Wasserman (2004, p. 21) Theorem 2.7: If the cdfs of two random variables \(X\) and \(Y\) are equal, then \(\mathbb{P}\left(X\in A\right)=\mathbb{P}\left(Y\in A\right)\).
If the cdfs of two random variables \(X\) and \(Y\) are equal, then \(X\) and \(Y\) are said to have identical distributions or equal in distribution.
Observe that it is not that the random variables \(X\) and \(Y\) are equal. Refer to Wasserman p. 25.

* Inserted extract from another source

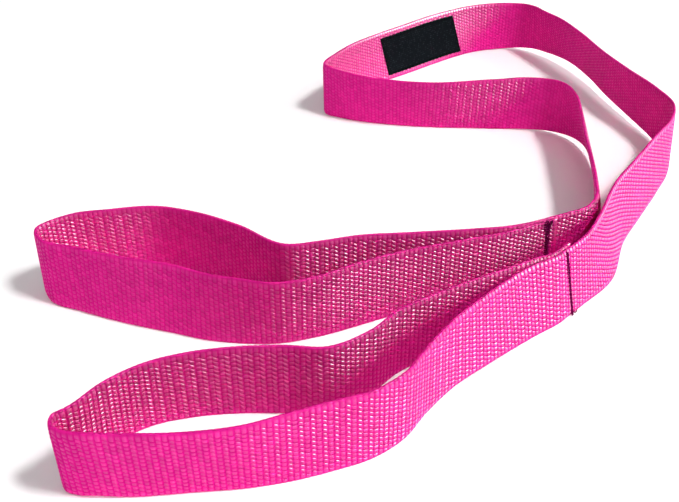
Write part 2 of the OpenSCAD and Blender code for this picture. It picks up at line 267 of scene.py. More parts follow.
class StrapThreadSettings(PropertyGroup):
    diameter: size_prop("Diameter", "Diameter of the sewing thread", 0.0004)
    rear_bar: size_prop("Rear bar width", "Width of the bar of stitches on the rear seam", 0.0019)
    front_bar: size_prop("Front bar width", "Width of the bar of stitches on the front seam", 0.0013)
    bar_spacing: size_prop("Bar spacing", "Distance between two threads of a bar", 0.00042)
    label_stitch: size_prop("Label stitch", "Length of one stitch of the label's border", 0.0025)
    label_inset: size_prop("Label inset", "Distance from the label's edge to its stitches", 0.001)
    seam_tint: colour_prop("Seam thread", "Colour of the seams' thread", (0.130, 0.003, 0.055))
    label_tint: colour_prop("Label thread", "Colour of the label's thread", (0.006, 0.006, 0.007))


class StrapLabelSettings(PropertyGroup):
    length: size_prop("Length", "Length of the label along the webbing", 0.0515)
    back: size_prop("Way back", "How far it lies from the middle of the run, towards the rear loop", 0.0065)
    height: size_prop("Height", "Height of the label", 0.020)
    thickness: size_prop("Thickness", "Thickness of the label at its hems", 0.0005)
    margin: size_prop("Margin", "Distance from the webbing's lower edge", 0.0024)
    hem: size_prop("Hem", "Length of the hem folded under each end", 0.005)
    skew: size_prop("Skew", "How far the upper edge is sewn back along the webbing from square", 0.004)
    tint: colour_prop("Label", "Colour of the label", (0.0065, 0.0085, 0.0105))
    fleck: colour_prop("Fleck", "Colour of the lighter yarns in the label", (0.020, 0.026, 0.031))


class StrapStageSettings(PropertyGroup):
    floor_size: size_prop("Floor size", "Width of the floor", 8.0)
    floor_tint: colour_prop("Floor", "Colour of the floor", (0.985, 0.985, 0.985))
    paper_near: size_prop("Shadow reach", "Distance up to which the floor shows its light and shade", 0.40)
    paper_far: size_prop("White reach", "Distance beyond which the floor looks plain white", 0.75)
    key_power: light_prop("Key power", "Power of the key light", 12.0, "POWER")
    key_size: size_prop("Key size", "Width of the key light", 0.22)
    fill_power: light_prop("Fill power", "Power of the fill light", 3.4, "POWER")
    fill_size: size_prop("Fill size", "Width of the fill light", 0.8)
    gloss_power: light_prop("Gloss strength", "Strength of the gloss light", 165.0)
    gloss_turn: angle_prop("Gloss direction", "Where the gloss light stands, turned from the right", -10)
    gloss_rise: angle_prop("Gloss height", "How high the gloss light stands over the floor", 30)
    gloss_spread: angle_prop("Gloss spread", "Width of the gloss light as seen from the strap", 24)
    sky: light_prop("Sky strength", "Strength of the light all round", 0.38)


def web_settings():
    return bpy.context.scene.strap_webbing


def thread_settings():
    return bpy.context.scene.strap_threads


def label_settings():
    return bpy.context.scene.strap_label


# ---------------------------------------------------------------- materials

# Relief up to which the grooves' colour, painted shade where it is darker, turns into the yarn's,
# and from which that turns into the tops', a painted highlight on the webbing and threads
YARN_LEVEL = 0.62
# Factors on the colour, each as its least and its growth: by yarn, by filament and by patch of cloth
TONE = (0.86, 0.16)
FILAMENTS = (0.88, 0.24)
PATCHES = (0.90, 0.20)
PATCHES_PER_METRE = 38.0
# What the lowest and the highest filaments add to the roughness, and how clear their bumps are
ROUGH_SPREAD = (-0.08, 0.10)
DENT_STRENGTH = 0.5
# Painted shade and highlight that turn round a thread with its twist, as shares of its own colour
TWIST_SHADES = (0.45, 1.0, 1.7)
# The coat of the webbing: relief where it begins and where it is full, height of the yarns under it
SHINE_FROM = 0.45
SHINE_FULL = 0.95
SHINE_HEIGHT = 0.00024
SHINE_IOR = 1.25
SHINE_ROUGHNESS = 0.46
MELT_ROUGHNESS = 0.3
WHITE = (1.0, 1.0, 1.0, 1.0)


def node_group(name, inputs, outputs):
    """A new shader group with float, vector or colour sockets, and its two end nodes."""
    kinds = {"float": "NodeSocketFloat", "vector": "NodeSocketVector", "colour": "NodeSocketColor"}
    group = bpy.data.node_groups.new(name, "ShaderNodeTree")
    for socket, kind in inputs.items():
        group.interface.new_socket(socket, in_out="INPUT", socket_type=kinds[kind])
    for socket, kind in outputs.items():
        group.interface.new_socket(socket, in_out="OUTPUT", socket_type=kinds[kind])
    return group, group.nodes.new("NodeGroupInput"), group.nodes.new("NodeGroupOutput")


def add(tree, kind, values=None, **settings):
    """A new node with its own settings and its sockets' values or links."""
    node = tree.nodes.new(kind)
    for key, value in settings.items():
        setattr(node, key, value)
    for key, value in (values or {}).items():
        if isinstance(value, bpy.types.NodeSocket):
            tree.links.new(value, node.inputs[key])
        else:
            node.inputs[key].default_value = value
    return node


def maths(tree, operation, a, b):
    return add(tree, "ShaderNodeMath", {0: a, 1: b}, operation=operation).outputs[0]


def factor(tree, value, spread):
    """The spread's least, and its growth added as the value goes from nought to one."""
    least, growth = spread
    return add(tree, "ShaderNodeMath", {0: value, 1: growth, 2: least}, operation="MULTIPLY_ADD").outputs[0]


def eased(tree, value, low, high):
    """Nought up to low, one from high on, and smooth between them."""
    return add(tree, "ShaderNodeMapRange", {"Value": value, "From Min": low, "From Max": high},
               interpolation_type="SMOOTHSTEP").outputs[0]


def mixed(tree, share, a, b):
    """Colour a, and b as the share goes from nought to one."""
    return add(tree, "ShaderNodeMix", {0: share, 6: a, 7: b}, data_type="RGBA").outputs[2]


def from_mesh(tree, name):
    """The node that reads one of the mesh's own attributes."""
    return add(tree, "ShaderNodeAttribute", attribute_name=name, attribute_type="GEOMETRY")


def opaque(colour):
    return (*colour, 1.0)


def fibre_group():
    """Fine filaments that run along a yarn, and slow changes of tone along the cloth."""
    if "Yarn Fibres" in bpy.data.node_groups:
        return bpy.data.node_groups["Yarn Fibres"]
    group, start, end = node_group(
        "Yarn Fibres",
        {"Place": "vector", "Along": "float", "Across": "float", "Patches": "float"},
        {"Filament": "float", "Patch": "float"},
    )
    stretch = add(group, "ShaderNodeCombineXYZ", {0: start.outputs["Along"], 1: start.outputs["Across"]})
    place = add(group, "ShaderNodeVectorMath", {0: start.outputs["Place"], 1: stretch.outputs[0]},
                operation="MULTIPLY")
    fine = add(group, "ShaderNodeTexNoise", {"Vector": place.outputs[0], "Scale": 1.0, "Detail": 3.0,
                                             "Roughness": 0.6})
    patch = add(group, "ShaderNodeTexNoise", {"Vector": start.outputs["Place"],
                                              "Scale": start.outputs["Patches"], "Detail": 2.0})
    group.links.new(fine.outputs[0], end.inputs["Filament"])
    group.links.new(patch.outputs[0], end.inputs["Patch"])
    return group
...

Not all functions could be cdfs. Refer to Wasserman (2004, p. 21) Theorem 2.8.
- A cdf has to be an increasing function.
- A cdf has to be bounded between 0 and 1.
- \(F\) is right-continuous, i.e. \[F(x)=\lim_{y\to x,\ y>x} F(y).\]

What are the connections between the probability mass function and the cdf?
- Think about how to recover one from the other.
- Refer to Wasserman (2004, p. 24-25) Lemma 2.15.

Exercises to work on

Wasserman Chapter 2 Exercise 2
Dekking et al Chapter 4 Exercise 4.2
Dekking et al Chapter 4 Exercise 4.3
Dekking et al Chapter 4 Exercise 4.6